Motivated by this now-questionable conclusion, I proposed a redesigned King County Metro bus network for Seattle. For this proposal to be practical, it could not use more in-service hours than the amount already deployed within the city. Unfortunately, the software issue inflated this amount. Therefore, the proposed network—which appeared to be operable with no new funding sources—would actually require a nontrivial increase in Metro’s expenditures.

The software issue does not change the fact that the restructured network yielded a 20% access increase over current weekday service. However, this improvement could not be realized without additional funding. Because of that, I no longer consider the proposal, as currently envisioned, to be viable.

There were less-consequential impacts to the route productivity series. Routes with service outside of Seattle were undervalued in terms of journeys per in-service second and lost journeys per in-service second. In these measurements, only the journeys within Seattle were counted in the numerator, but some of their in-service time outside of the city increased the denominator. The rankings of routes by these measurements should be considered inaccurate until the in-service times for cross-boundary routes are recomputed.

How This Happened

In the software, transit trips are stored in a three-tiered manner:

Routings are a list of transit stops.
For each routing there can be many variants, which add arrival and departure timing information. This information is in the form of cumulative time offsets from the beginning of a trip.
For each variant there can be many trips, which contain a starting time, from which the cumulatives are offset, and a route name.

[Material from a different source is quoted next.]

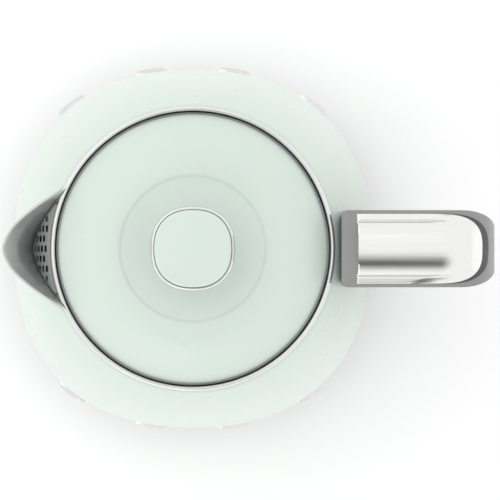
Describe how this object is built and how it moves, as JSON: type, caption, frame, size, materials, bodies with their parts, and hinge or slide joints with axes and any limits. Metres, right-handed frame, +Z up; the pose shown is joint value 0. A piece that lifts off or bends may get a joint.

A trip’s base time is combined with the cumulatives in the variant it references, and the stops contained in the routing that the variant references, to produce the actual schedule for a transit vehicle.

By convention, the first arrival cumulative in every variant is zero. For the purposes of path finding, there is no need for this to be true. A trip could have a starting time far earlier than its arrival time at the first stop, as long as the cumulatives in the variant accounted for this. There are no advantages to this, though, so when trips are generated, they use the convention. If the convention holds, computing the amount of in-service time consists of going through every trip that is run within the studied area, in the time span under consideration, referencing its variant, and summing all the last departure cumulatives.

Unfortunately, two operations in the software modified trips so that they no longer followed the convention. As mentioned before, these were elimination of stops outside the area of study, and creating truncated versions of routes when modifying an existing network. When stops were eliminated from the beginning of the trip, for either reason, the trips would be left in an unconventional form where the first arrival cumulative was no longer zero. Thus the last departure cumulative would no longer signified how much in-service time the trip consumed.

I realized that this was happening when I recently started working on a second version of the restructured network proposal. In the first version, I created a network that truncated all transit service that extended outside of Seattle. This time, I wanted to deal with cross-boundary service more accurately. Routes that mainly served to get people from outside the city into it would no longer be hypothetically eliminated, but truncated at a point where onward transfers would be available. When I looked at the in-service hours by route, for a calculation that only considered Seattle, I expected to see very low in-service times for routes that briefly crossed into the city before terminating. Instead, I saw amounts that accounted for much more time.

What’s Next

I fixed the software so that new calculations and new network modifications would properly create trips and variants that matched the convention, and thus yield appropriate in-service times. Existing calculations will remain inaccurate. If this were a piece of production software with paying customers, I would have made the in-service time computation tolerant of the abnormal data from previous ones. This would not be difficult; it would involve subtracting the first arrival cumulative from the last departure cumulative when performing the in-service hours summation. However, this would add an extra computational step that is not necessary for the correctly-stored calculations now being produced. I’ve added a note to previous posts indicating that the data and conclusions may not be accurate.

I still consider it worthwhile to experiment with revising King County Metro’s bus service within Seattle, regardless of whether the present network is particularly inefficient from an access perspective. I must first reestablish the budget of in-service hours, which will be lower than those that I have considered in the past. It is unlikely that a network subject to this budget will achieve the same 20% access increase as before, but it strikes me as even more unlikely that there is no room to improve the current network at all.